## Written problem
Copy out precisely the lines beginning at the line that contains "square_nut(rod_nut_w, rod_nut_t);" and ending at the line that contains "obj.matrix_world = Matrix.Identity(4)", including both.

## Source data

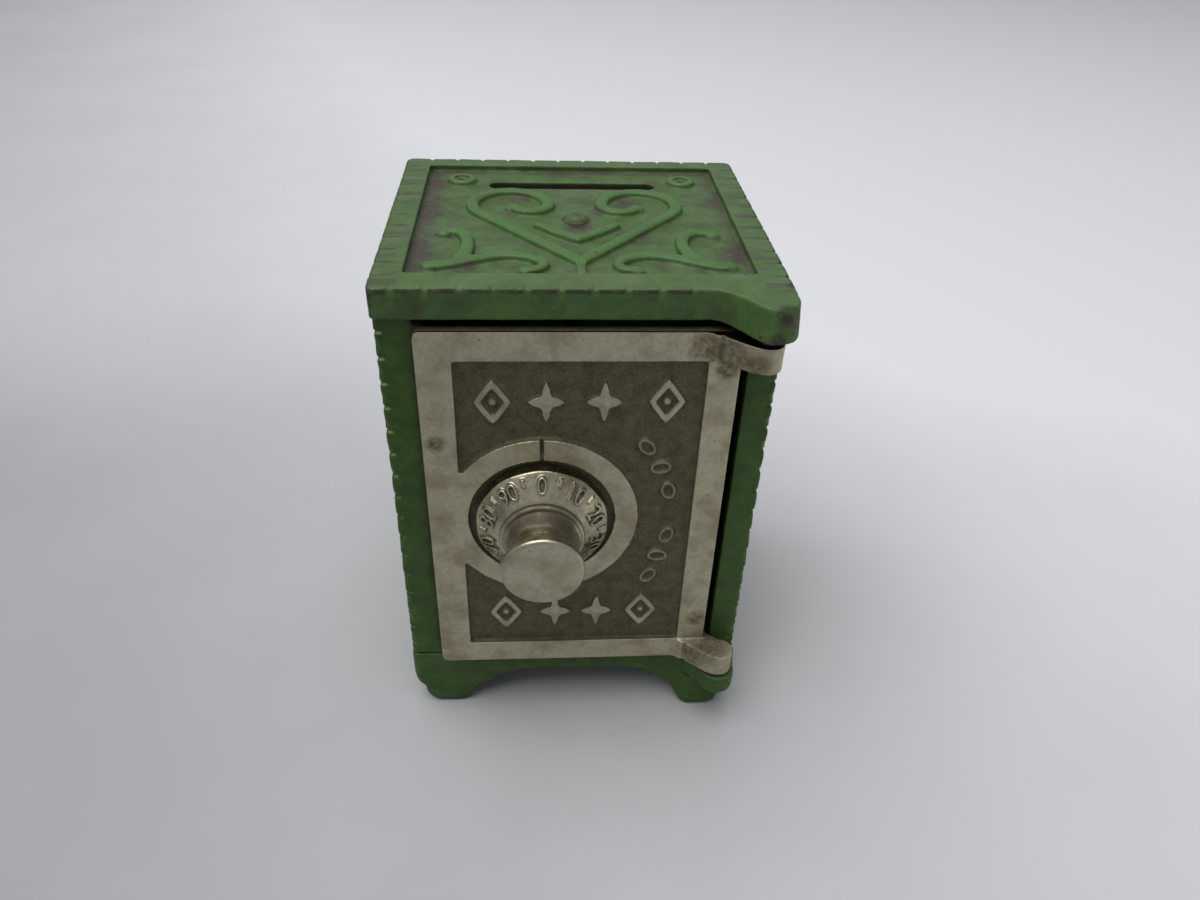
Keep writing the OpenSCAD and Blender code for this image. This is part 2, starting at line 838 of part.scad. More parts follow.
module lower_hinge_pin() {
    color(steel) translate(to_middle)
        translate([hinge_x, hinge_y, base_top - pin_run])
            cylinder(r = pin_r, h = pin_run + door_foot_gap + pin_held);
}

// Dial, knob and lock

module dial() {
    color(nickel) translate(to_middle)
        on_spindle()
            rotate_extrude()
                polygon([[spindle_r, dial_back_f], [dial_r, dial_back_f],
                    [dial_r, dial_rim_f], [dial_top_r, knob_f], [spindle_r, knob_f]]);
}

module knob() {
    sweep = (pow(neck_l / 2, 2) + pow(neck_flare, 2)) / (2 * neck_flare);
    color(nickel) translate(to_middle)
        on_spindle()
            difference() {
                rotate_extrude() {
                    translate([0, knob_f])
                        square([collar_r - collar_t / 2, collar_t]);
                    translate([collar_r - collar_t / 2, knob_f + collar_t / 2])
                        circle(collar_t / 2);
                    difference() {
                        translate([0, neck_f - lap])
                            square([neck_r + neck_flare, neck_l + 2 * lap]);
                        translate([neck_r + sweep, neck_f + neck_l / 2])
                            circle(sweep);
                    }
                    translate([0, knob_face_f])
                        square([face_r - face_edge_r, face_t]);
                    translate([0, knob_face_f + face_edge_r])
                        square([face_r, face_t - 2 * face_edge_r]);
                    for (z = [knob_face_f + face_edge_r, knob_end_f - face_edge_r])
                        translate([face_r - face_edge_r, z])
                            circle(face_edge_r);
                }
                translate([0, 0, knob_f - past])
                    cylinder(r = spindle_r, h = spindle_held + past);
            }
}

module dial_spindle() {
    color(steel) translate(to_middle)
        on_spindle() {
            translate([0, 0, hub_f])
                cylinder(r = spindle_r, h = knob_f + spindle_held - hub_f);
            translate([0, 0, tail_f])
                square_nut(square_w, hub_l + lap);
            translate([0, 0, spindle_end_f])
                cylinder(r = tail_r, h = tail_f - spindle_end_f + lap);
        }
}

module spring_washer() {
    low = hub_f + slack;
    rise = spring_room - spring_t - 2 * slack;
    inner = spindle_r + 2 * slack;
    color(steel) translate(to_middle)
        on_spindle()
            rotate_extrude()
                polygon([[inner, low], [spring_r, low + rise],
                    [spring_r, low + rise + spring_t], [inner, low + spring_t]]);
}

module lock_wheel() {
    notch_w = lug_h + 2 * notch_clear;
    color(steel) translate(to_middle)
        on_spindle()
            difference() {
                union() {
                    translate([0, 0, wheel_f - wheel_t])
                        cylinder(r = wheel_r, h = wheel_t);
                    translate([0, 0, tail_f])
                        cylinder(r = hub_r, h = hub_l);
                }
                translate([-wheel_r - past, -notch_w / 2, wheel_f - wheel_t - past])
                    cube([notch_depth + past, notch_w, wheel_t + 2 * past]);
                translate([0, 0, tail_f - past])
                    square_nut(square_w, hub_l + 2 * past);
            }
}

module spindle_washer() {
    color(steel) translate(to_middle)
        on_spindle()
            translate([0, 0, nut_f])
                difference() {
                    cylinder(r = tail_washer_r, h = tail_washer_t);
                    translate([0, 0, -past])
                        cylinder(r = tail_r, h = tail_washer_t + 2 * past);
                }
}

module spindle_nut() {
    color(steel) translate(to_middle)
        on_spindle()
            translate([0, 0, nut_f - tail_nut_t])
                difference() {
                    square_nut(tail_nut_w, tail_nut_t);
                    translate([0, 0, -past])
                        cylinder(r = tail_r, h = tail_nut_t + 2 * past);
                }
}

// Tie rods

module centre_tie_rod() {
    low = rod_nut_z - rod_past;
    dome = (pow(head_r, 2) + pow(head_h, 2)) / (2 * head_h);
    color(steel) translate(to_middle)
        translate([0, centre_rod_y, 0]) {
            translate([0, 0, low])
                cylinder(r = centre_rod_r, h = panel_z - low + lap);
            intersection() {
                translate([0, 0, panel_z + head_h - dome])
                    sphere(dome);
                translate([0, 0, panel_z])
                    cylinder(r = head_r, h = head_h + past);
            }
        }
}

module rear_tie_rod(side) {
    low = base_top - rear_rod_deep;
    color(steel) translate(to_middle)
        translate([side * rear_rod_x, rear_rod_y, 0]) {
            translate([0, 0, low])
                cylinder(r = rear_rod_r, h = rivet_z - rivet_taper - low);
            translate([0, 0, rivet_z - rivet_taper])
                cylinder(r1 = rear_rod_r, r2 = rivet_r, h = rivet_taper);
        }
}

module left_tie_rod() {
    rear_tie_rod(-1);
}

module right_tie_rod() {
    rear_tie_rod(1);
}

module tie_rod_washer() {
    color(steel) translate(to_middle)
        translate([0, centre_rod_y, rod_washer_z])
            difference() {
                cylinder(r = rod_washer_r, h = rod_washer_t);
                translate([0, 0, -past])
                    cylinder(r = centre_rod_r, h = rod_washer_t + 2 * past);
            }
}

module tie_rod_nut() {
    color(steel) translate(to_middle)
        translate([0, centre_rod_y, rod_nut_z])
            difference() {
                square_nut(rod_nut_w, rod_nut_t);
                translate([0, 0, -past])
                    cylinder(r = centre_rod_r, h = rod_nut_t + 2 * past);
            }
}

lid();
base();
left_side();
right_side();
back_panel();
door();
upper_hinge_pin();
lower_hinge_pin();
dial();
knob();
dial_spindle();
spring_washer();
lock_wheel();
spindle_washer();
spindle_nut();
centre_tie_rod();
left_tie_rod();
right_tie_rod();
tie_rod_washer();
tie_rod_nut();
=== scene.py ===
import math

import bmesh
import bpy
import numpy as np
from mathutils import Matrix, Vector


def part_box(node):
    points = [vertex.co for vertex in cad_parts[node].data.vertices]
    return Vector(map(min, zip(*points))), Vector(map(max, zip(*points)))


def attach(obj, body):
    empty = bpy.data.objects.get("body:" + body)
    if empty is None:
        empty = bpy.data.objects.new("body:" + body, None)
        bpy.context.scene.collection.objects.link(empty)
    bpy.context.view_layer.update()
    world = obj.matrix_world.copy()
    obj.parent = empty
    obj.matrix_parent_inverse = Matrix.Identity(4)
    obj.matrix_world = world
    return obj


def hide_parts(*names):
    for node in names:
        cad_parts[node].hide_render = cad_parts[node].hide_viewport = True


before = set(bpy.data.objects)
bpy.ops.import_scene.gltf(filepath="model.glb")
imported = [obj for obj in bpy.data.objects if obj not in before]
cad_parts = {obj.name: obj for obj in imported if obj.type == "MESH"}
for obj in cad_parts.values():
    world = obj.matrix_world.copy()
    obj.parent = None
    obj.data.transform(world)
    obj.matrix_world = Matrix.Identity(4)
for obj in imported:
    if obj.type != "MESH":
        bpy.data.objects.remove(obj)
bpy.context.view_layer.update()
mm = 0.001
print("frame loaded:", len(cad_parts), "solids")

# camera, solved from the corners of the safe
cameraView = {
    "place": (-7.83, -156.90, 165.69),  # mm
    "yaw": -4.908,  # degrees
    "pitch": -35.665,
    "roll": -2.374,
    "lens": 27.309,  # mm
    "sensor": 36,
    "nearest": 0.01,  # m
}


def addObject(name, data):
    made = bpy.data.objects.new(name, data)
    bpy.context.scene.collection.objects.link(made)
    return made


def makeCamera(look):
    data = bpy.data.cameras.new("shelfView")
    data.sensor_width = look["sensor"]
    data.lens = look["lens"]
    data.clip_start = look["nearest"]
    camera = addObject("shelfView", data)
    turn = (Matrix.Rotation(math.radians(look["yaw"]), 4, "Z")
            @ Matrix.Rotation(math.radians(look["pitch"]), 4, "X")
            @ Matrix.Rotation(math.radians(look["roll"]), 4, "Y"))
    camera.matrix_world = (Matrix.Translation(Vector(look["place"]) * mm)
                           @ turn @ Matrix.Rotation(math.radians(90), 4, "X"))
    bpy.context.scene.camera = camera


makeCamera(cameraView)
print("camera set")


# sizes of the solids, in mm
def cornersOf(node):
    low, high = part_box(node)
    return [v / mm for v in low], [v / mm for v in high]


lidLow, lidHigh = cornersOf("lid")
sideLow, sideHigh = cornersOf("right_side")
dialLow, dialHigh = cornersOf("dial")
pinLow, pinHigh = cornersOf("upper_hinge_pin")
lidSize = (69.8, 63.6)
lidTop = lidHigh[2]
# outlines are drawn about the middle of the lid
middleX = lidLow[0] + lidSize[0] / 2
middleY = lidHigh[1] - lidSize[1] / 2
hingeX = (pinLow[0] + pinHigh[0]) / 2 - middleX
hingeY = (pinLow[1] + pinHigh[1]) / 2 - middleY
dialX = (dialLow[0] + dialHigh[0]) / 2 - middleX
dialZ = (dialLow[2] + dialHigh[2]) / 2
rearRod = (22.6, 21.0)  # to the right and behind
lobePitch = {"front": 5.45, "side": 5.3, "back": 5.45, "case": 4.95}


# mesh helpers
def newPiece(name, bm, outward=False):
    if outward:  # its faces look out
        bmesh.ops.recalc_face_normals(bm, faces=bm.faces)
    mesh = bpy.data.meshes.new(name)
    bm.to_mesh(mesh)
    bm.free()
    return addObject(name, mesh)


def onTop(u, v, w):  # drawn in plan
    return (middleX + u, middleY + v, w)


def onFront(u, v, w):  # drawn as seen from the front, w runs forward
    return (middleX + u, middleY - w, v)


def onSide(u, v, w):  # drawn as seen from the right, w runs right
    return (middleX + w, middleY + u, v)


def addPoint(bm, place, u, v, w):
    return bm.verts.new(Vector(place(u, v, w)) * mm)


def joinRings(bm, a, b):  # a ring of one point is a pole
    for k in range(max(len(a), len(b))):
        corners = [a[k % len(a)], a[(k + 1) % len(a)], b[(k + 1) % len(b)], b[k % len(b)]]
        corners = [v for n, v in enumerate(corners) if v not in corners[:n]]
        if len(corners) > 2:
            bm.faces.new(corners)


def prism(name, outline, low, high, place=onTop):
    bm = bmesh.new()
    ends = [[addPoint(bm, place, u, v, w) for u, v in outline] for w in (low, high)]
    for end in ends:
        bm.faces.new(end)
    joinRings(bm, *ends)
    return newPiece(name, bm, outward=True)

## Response
                square_nut(rod_nut_w, rod_nut_t);
                translate([0, 0, -past])
                    cylinder(r = centre_rod_r, h = rod_nut_t + 2 * past);
            }
}

lid();
base();
left_side();
right_side();
back_panel();
door();
upper_hinge_pin();
lower_hinge_pin();
dial();
knob();
dial_spindle();
spring_washer();
lock_wheel();
spindle_washer();
spindle_nut();
centre_tie_rod();
left_tie_rod();
right_tie_rod();
tie_rod_washer();
tie_rod_nut();
=== scene.py ===
import math

import bmesh
import bpy
import numpy as np
from mathutils import Matrix, Vector


def part_box(node):
    points = [vertex.co for vertex in cad_parts[node].data.vertices]
    return Vector(map(min, zip(*points))), Vector(map(max, zip(*points)))


def attach(obj, body):
    empty = bpy.data.objects.get("body:" + body)
    if empty is None:
        empty = bpy.data.objects.new("body:" + body, None)
        bpy.context.scene.collection.objects.link(empty)
    bpy.context.view_layer.update()
    world = obj.matrix_world.copy()
    obj.parent = empty
    obj.matrix_parent_inverse = Matrix.Identity(4)
    obj.matrix_world = world
    return obj


def hide_parts(*names):
    for node in names:
        cad_parts[node].hide_render = cad_parts[node].hide_viewport = True


before = set(bpy.data.objects)
bpy.ops.import_scene.gltf(filepath="model.glb")
imported = [obj for obj in bpy.data.objects if obj not in before]
cad_parts = {obj.name: obj for obj in imported if obj.type == "MESH"}
for obj in cad_parts.values():
    world = obj.matrix_world.copy()
    obj.parent = None
    obj.data.transform(world)
    obj.matrix_world = Matrix.Identity(4)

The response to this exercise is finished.